The strangest race, for me, is the one for Public Defender. I just have a hard time dealing with the concept of an elected Public Defender. Given the people who vote in my county, what kind of ‘promises’ do you make to appeal to the whacko voters? Do you tell them that you can guarantee that no guilty person will get off if they elect you as Public Defender? If you are running for re-election, do you tell people that you haven’t won a single trial in 4 years?

I got a mailer from the incumbent and it is a piece of work. He is a proven ‘conservative’ because he cut the budget – well, except that the budget is established by the state legislature, they cut it.

He reduced personnel costs. If people in your organization are suspended while under investigation, I’m not sure you can take credit for not having to pay them.

I’m not really clear on the process for collecting money from people represented by the Public Defender, so I can’t comment on that claim.

Then he uses the back of the mailer to attack his opponent.

The opponent ‘worked for & supported liberal Democratic Senator James Abourezk’. Actually, his opponent was an intern for Mr. Abourezk while still in law school in 1993. Mr. Abourezk served one term in the Senate, from 1973 to 1979. A lot of people who have attended the law school at the University of South Dakota have interned for him.

Mr. Abourezk was the first Arab-American to serve in the Senate. His parents were Lebanese Christians who emigrated to the US early in the twentieth century, before he was born in 1931 in Wood, South Dakota. He served one term in the House followed immediately by one term in the Senate, and then returned to his private law practice. Not much of a politician.
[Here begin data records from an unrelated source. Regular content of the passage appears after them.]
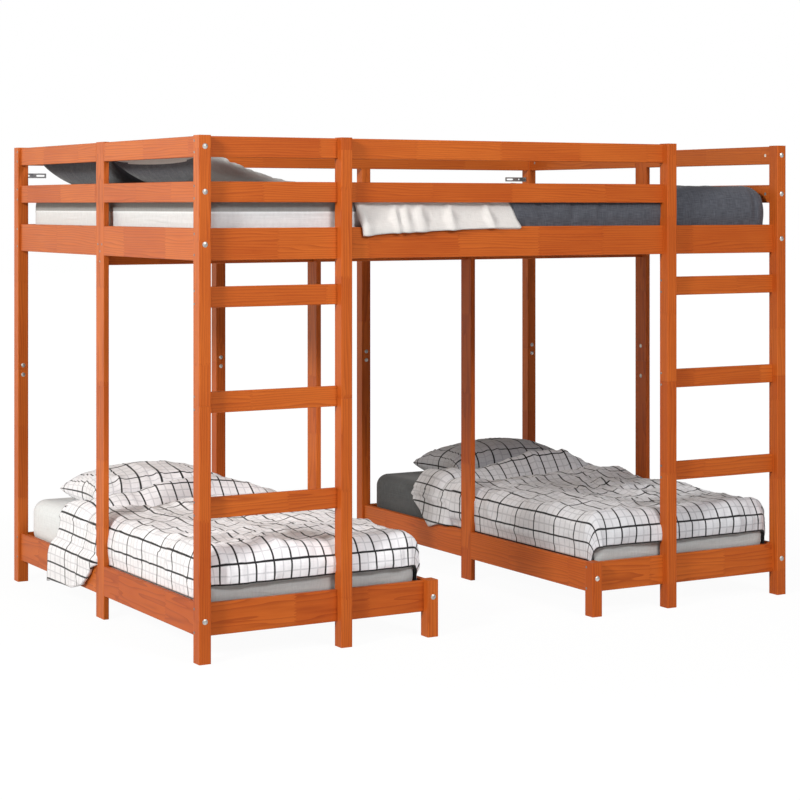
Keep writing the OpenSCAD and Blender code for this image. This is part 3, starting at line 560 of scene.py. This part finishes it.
# %% Mattress
MATTRESS_H = 0.150
PLAN_ROUND = 0.045
EDGE_ROUND = 0.042
CROWN = 0.003
TINY = 1e-6
DECK_SEAM = 0.090  # height of the seam round the deck's mattress
PIPING = 0.001697  # how far the seam stands out

deck_low, deck_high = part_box("deck_mattress")


def select_by(piece, kind, test):
    """In edit mode, selects only the edges or faces for which the test holds."""
    stop_editing()
    mesh = piece.data
    for group in (mesh.vertices, mesh.edges, mesh.polygons):
        group.foreach_set("select", [False] * len(group))
    for item in getattr(mesh, kind):
        item.select = test(mesh, item)
    bpy.ops.object.mode_set(mode="EDIT")


def ends(mesh, edge):
    return [mesh.vertices[i].co for i in edge.vertices]


def is_upright(mesh, edge):
    a, b = ends(mesh, edge)
    return abs(a.x - b.x) < TINY and abs(a.y - b.y) < TINY


def on_rim(mesh, edge):
    a, b = ends(mesh, edge)
    return abs(a.z - b.z) < TINY and abs(abs(a.z) - MATTRESS_H / 2) < TINY


def box_uv(piece):
    """Lays each face out flat in metres, along the axes that it faces least."""
    layer = piece.data.uv_layers.new(name="cloth")
    for face in piece.data.polygons:
        axes = sorted(range(3), key=lambda axis: abs(face.normal[axis]))
        u, v = sorted(axes[:2])
        for corner in face.loop_indices:
            place = piece.data.vertices[piece.data.loops[corner].vertex_index].co
            layer.data[corner].uv = (place[u], place[v])


def make_mattress(name, node, materials, second, seam_z=None):
    """second(face) says which faces take the second material."""
    low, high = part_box(node)
    size = high - low
    deselect_all()
    bpy.ops.mesh.primitive_cube_add(size=1, scale=(size.x, size.y, MATTRESS_H))
    piece = bpy.context.object
    bpy.ops.object.transform_apply(location=True, rotation=True, scale=True)
    edit_all(piece)
    bpy.ops.mesh.select_mode(type="EDGE")
    select_by(piece, "edges", is_upright)
    bpy.ops.mesh.bevel(offset=PLAN_ROUND, segments=8, profile=0.5)
    select_by(piece, "edges", on_rim)
    bpy.ops.mesh.bevel(offset=EDGE_ROUND, segments=7, profile=0.5)
    stop_editing()
    cut_flat_faces(piece)
    if seam_z:
        add_seam(piece, seam_z - MATTRESS_H / 2)
    for vertex in piece.data.vertices:
        co = vertex.co
        if co.z > 0:
            share = (1 - (2 * co.x / size.x) ** 2) * (1 - (2 * co.y / size.y) ** 2)
            co.z -= CROWN * (1 - max(0.0, share))
    bpy.ops.object.shade_smooth()
    piece.location = (low + high) / 2
    piece.location.z = low.z + MATTRESS_H / 2
    settle(piece, name, materials)
    box_uv(piece)
    for face in piece.data.polygons:
        face.material_index = 1 if second(face) else 0
    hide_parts(node)


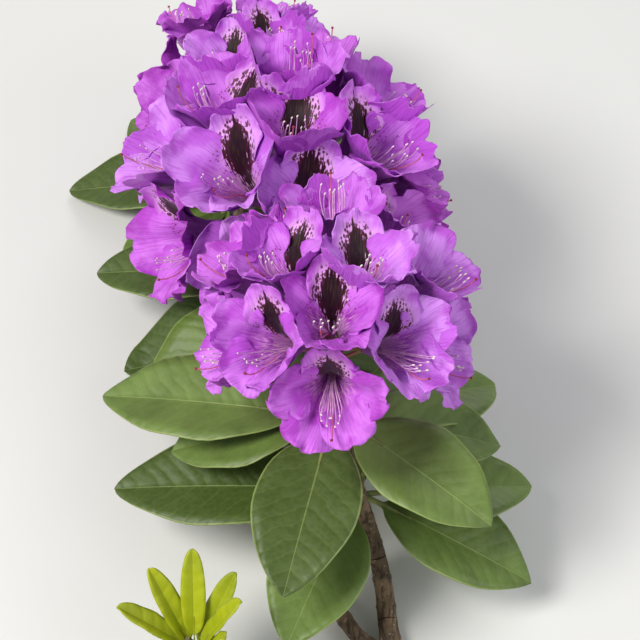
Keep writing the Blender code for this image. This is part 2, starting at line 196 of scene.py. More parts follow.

As for not voting in 2008, you would have to check the supervisors of elections in four counties to find out if that was true.

The problem is all of the missteps the incumbent has made in the last four years, not who the challenger worked for in college, or whether he voted locally.

This is really pathetic.

3 comments

1 Steve Bates { 08.02.12 at 10:52 pm }

Take heart, Bryan. You could live in Texas, where the governor is “elected” for life, and the district boundaries sometimes track highways a hundred or more miles from one city to another…

I’ve never gotten used to electing judges in Texas… on a partisan basis. The first year the Republican candidates for judge ran ads en masse as Republicans (“vote for these judicial candidates; they’re Republicans”), possibly 20 or 25 years ago, I just about soiled my pants. Now it seems a commonplace, but I still haven’t gotten used to a one-party judiciary. Some are good; some are evil. But no Democrat, good or evil, is ever elected as a state or county judge.

2 paintedjaguar { 08.03.12 at 3:42 pm }

“the process for collecting money from people represented by the Public Defender”

Wha?!

This is happening?

I’m often naive, but I was under the impression that the whole point of having a Public Defender was to provide representation for any0ne not wealthy enough to pay lawyer fees. You know, “If you cannot afford an attorney, one will be provided for you.”

I’m aware that we’ve been doing things like charging prisoners for their room and board (often in private, for-profit jails) for a while now, as well as renting prison labor to corporations, but this seems like a whole new low in jurisprudence. What the hell happened to the America they all told me about growing up?

3 Bryan { 08.03.12 at 4:45 pm }

Technically, the office of judge and public defender are non-partisan, as are a number of other county offices, but that isn’t the way it works in real life. I certainly don’t like elected members of the judiciary, and I’m not thrilled by electing the public defender.

PJ, I can’t figure out what money he could be getting from defendants. A judge rules that you qualify for a public defender, so I don’t understand how you can charge them money. If it turns out they lied to get a public defender, that would be a charge in separate trial, and handled by the state’s attorney. The incumbent who brought this up is a flake, so I don’t know that I believe anything he says.